Friday, May 29, 2009

Wardian growing case for orchids

Modern homes and open-plan offices lend themselves very well to miniature indoor orchid greenhouses - the modern counterpart to 19th century's Wardian cases. They are available in great variety and styles to suit any location.  They are constructed either in traditional materials, using a wooden framework for the plate glass sides, or with stainless steel frames to suit a modern setting. 

This type of orchids growing may not satisfy the compulsive gardener, but it does enable orchid lovers with very limited time to have an aesthetically pleasing growing area with vast collection. A growing case is also the perfect answer for flat dwellers, or handicapped people who may not be able to go into the garden.  The attractive Wardian case with it's automatic heating and lighting in the picture was featured in one of the orchids shows.
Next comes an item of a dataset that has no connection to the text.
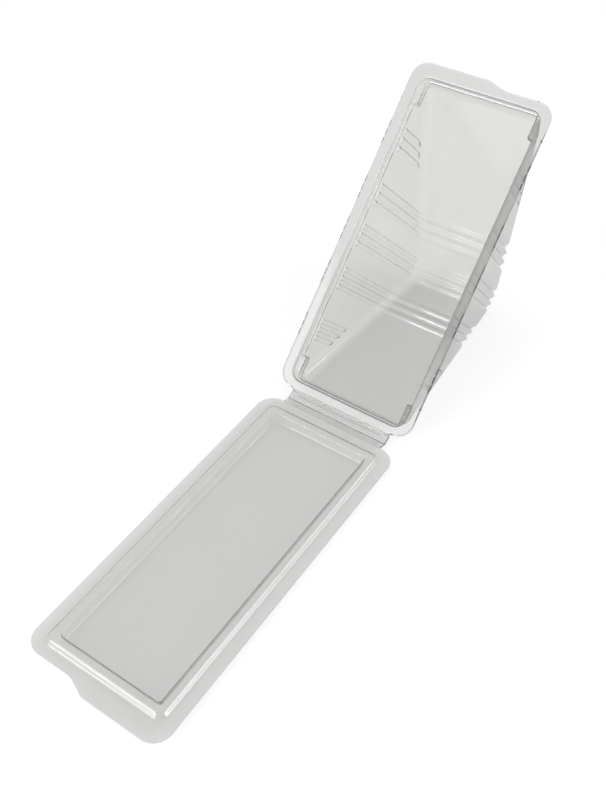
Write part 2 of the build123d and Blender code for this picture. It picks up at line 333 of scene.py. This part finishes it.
def clear_pet():
    """Clear PET sheet: haze as a roughness that drifts from 0.09 to 0.15 over 40 mm patches, and
    two very shallow waves in the surface, 25 mm long from stretching and 3 mm long from the
    mould's blasted face."""
    material = bpy.data.materials.new("clear_PET_thermoformed")
    material.use_nodes = True
    tree = material.node_tree
    tree.nodes.clear()
    place = node(tree, "ShaderNodeTexCoord").outputs["Object"]
    patches = node(tree, "ShaderNodeTexNoise", [("Scale", 25.0), ("Detail", 2.0)], Vector=place)
    haze = node(tree, "ShaderNodeMapRange", [("From Min", 0.3), ("From Max", 0.7),
                ("To Min", 0.09), ("To Max", 0.15)], Value=patches.outputs["Fac"])
    long_wave = node(tree, "ShaderNodeTexNoise", [("Scale", 40.0), ("Detail", 1.0)], Vector=place)
    fine_wave = node(tree, "ShaderNodeTexNoise", [("Scale", 330.0), ("Detail", 2.0)], Vector=place)
    slow = node(tree, "ShaderNodeBump", [("Strength", 0.1), ("Distance", 0.0002)],
                Height=long_wave.outputs["Fac"])
    bump = node(tree, "ShaderNodeBump", [("Strength", 0.05), ("Distance", 0.00003)],
                Height=fine_wave.outputs["Fac"], Normal=slow.outputs["Normal"])
    surface = node(tree, "ShaderNodeBsdfPrincipled",
                   [("Base Color", linear("#dcdddb")), ("Transmission Weight", 1.0), ("IOR", 1.57)],
                   Roughness=haze.outputs["Result"], Normal=bump.outputs["Normal"])
    node(tree, "ShaderNodeOutputMaterial", Surface=surface.outputs["BSDF"])
    return material


PET = clear_pet()

# %% [markdown]
# ## The wedge tray
# The tray is the deep half. Its surface is the face that touched the mould: the flange, a small
# roll into the upright rim, the ledge, the pads, then the wedge. Each point starts on a simple
# guide, an upright wall or a straight floor, and slides to where the cavity field is zero, so
# pads, fillets and grooves need no shapes of their own.

# %% Stations of the tray's grid
GROOVES = np.array([m + n * GROOVE_PITCH for m in LONG_SETS + SHORT_SETS for n in (-1, 0, 1)])
FLANKS = np.array([-2.4, -1.95, -1.55, -1.15, -0.8, -0.4, 0, 0.4, 0.8, 1.15, 1.55, 1.95, 2.4])
STRAIGHT_LOW, STRAIGHT_HIGH = OPENING_NEAR + OPENING_CORNER, OPENING_FAR - OPENING_CORNER
PLAIN_PITCH, PAD_ROWS = 2.7, np.array([-0.8, -0.4, 0, 0.4, 0.8])
plain = np.arange(STRAIGHT_LOW, STRAIGHT_HIGH, PLAIN_PITCH)
plain = plain[np.abs(plain[:, None] - GROOVES).min(1) > FLANKS[-1]]
pad_ends = np.concatenate([OPENING_NEAR + PAD_LENGTH + PAD_ROWS,
                           OPENING_FAR - PAD_LENGTH + PAD_ROWS])
stations = np.unique(np.round(np.concatenate([
    (GROOVES[:, None] + FLANKS).ravel(), plain, pad_ends,
    [STRAIGHT_LOW, STRAIGHT_HIGH, APEX_START, APEX_END]]), 3))
TRAY_ALONG = (2 * stations - STRAIGHT_LOW - STRAIGHT_HIGH) / (STRAIGHT_HIGH - STRAIGHT_LOW)
TRAY_ACROSS = np.linspace(-1, 1, 41)
TRAY_END_ARC, TRAY_SIDE_ARC, WALL_ROWS, LEAST_WALL = 16, 12, 9, 0.1
RING_DEPTHS = np.array([0.9, 1.8, 2.4, 2.7, 2.9, 3.1, 3.4, 3.9, 4.5, 4.75, 4.88, 5.0, 5.12, 5.25,
                        5.6, 6.3, 6.9, 7.15, 7.4, 7.7, 8.0, 8.4])
print(len(stations), "rows across the straight part of the tray")


# %% Guides inside the wedge
def slice_guides(u):
    """For rows at u, guide points and sliding directions from the left wall's top to the right
    one's: down the wall, round a quarter ellipse and along the floor."""
    level = RING_DEPTHS[-1]
    lean = np.maximum(np.maximum(APEX_START - u, u - APEX_END), 0)
    floor = WEDGE_DEPTH - math.tan(WALL_SLOPE) * lean
    drop = np.where(lean > 0, SIDE_FILLET / math.cos(WALL_SLOPE), SIDE_FILLET)
    half = OPENING_HALF - LEDGE - math.tan(SIDE_DRAFT) * (floor - RIM_DEPTH)
    wall_end = np.maximum(floor - drop, level + LEAST_WALL)
    wall = np.linspace(0, 1, WALL_ROWS, endpoint=False)
    turn = np.linspace(0, math.pi / 2, TRAY_END_ARC - WALL_ROWS, endpoint=False)
    deep = level + (wall_end - level)[:, None] * wall
    wall_x = OPENING_HALF - LEDGE - math.tan(SIDE_DRAFT) * (deep - RIM_DEPTH)
    arc_x = (half - SIDE_FILLET)[:, None] + SIDE_FILLET * np.cos(turn)
    arc_d = wall_end[:, None] + (floor - wall_end)[:, None] * np.sin(turn)
    floor_x = (half - SIDE_FILLET)[:, None] * TRAY_ACROSS
    x = np.concatenate([-wall_x, -arc_x, floor_x, arc_x[:, ::-1], wall_x[:, ::-1]], 1)
    flat = np.repeat(floor[:, None], len(TRAY_ACROSS), 1)
    d = np.concatenate([deep, arc_d, flat, arc_d[:, ::-1], deep[:, ::-1]], 1)
    side = np.concatenate([0 * wall, turn])
    angle = np.concatenate([side, np.full(len(TRAY_ACROSS), math.pi / 2), side[::-1]])
    way = np.stack([np.sign(x) * np.cos(angle), 0 * x, 0 * x + np.sin(angle)], 2)
    return np.stack([x, np.repeat(u[:, None], x.shape[1], 1), d], 2), way


# %% Levels of the tray, from the flange's edge down to the grid
def tray_levels():
    """The tray's loops from the flange's edge down to the grid, and their outward directions.
    Rim and pads are found in the cavity field, a quarter roll rises from the first of them, and
    the flange runs from the roll out to the outline."""
    ring, way = loop(OPENING_HALF, OPENING_NEAR, OPENING_FAR, OPENING_CORNER, TRAY_ACROSS,
                     TRAY_ALONG, TRAY_END_ARC, TRAY_SIDE_ARC)
    out = np.column_stack([way, np.zeros(len(ring))])
    rim = [slide(np.column_stack([ring, np.full(len(ring), d)]), out, cavity, *RIM_REACH)
           for d in RING_DEPTHS]
    roll = [rim[0] + out * RIM_ROLL * (1 - math.cos(t)) - [0, 0, RIM_ROLL * math.sin(t)]
            for t in np.linspace(math.pi / 2, 0, 6)[:-1]]
    edge = slide(roll[0], out, outline(TRAY_TAB, -1), *EDGE_REACH)
    flange = [edge + (roll[0] - edge) * share for share in (0, 0.25, 0.6)]
    return flange + roll + rim, out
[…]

The origins of Wardian cases go back to Victorian England. Horticulturists and wealthy patrons was hiring collectors to roam the world's remote regions in search of rare orchids. In the race to discover new species and stake claim to exclusive rights on behalf of their employers, collectors ransacked the sites and literally stripped bare vast areas of forest, so that certain species became rarer then ever. This collecting mania, together with the hazards of long-distance transportation inflated the value of precious plants beyond all reason. 

So, throughout 19th century there was a ridiculously heavy traffic in orchids. They were dispatched to Europe in their hundreds of thousands, carelessly and inappropriately packed, often destroyed by insects en route. Only a small proportion reached their destination in a more or less satisfactory condition. 

In 1860 important progress was made when the English horticulturalist Nathaniel Ward invented a closed glass case, virtually a portable greenhouse, in which orchids could be planted in moss or a slightly moist compost. The Wardian Case, as it was called, enabled orchids to be transported in far better conditions and these days this name used for special portable orchids greenhouses.


  1. I love that second one - if I had the room (and money).

  2. That's fascinating. I'd never heard of wardian cases before.

    It's the top one that interests me. Wouldn't it be good to have ones like that in modern shopping malls?


  3. Wardian cases come in many types and styles and yes, they would fit very well in shopping malls, offices, hotels, etc - anywhere where beautiful plants can be displayed to the public

  4. I love the Cases and your orchids. Thanks for picking my post.

  5. What an interesting post, Klara! Never heard about Wardian cases. I tried and failed to grow orchids. I love to look at yours!

  6. Intriguing post. I tried orchids when I lived in Brazil. Perhaps it is time to try again.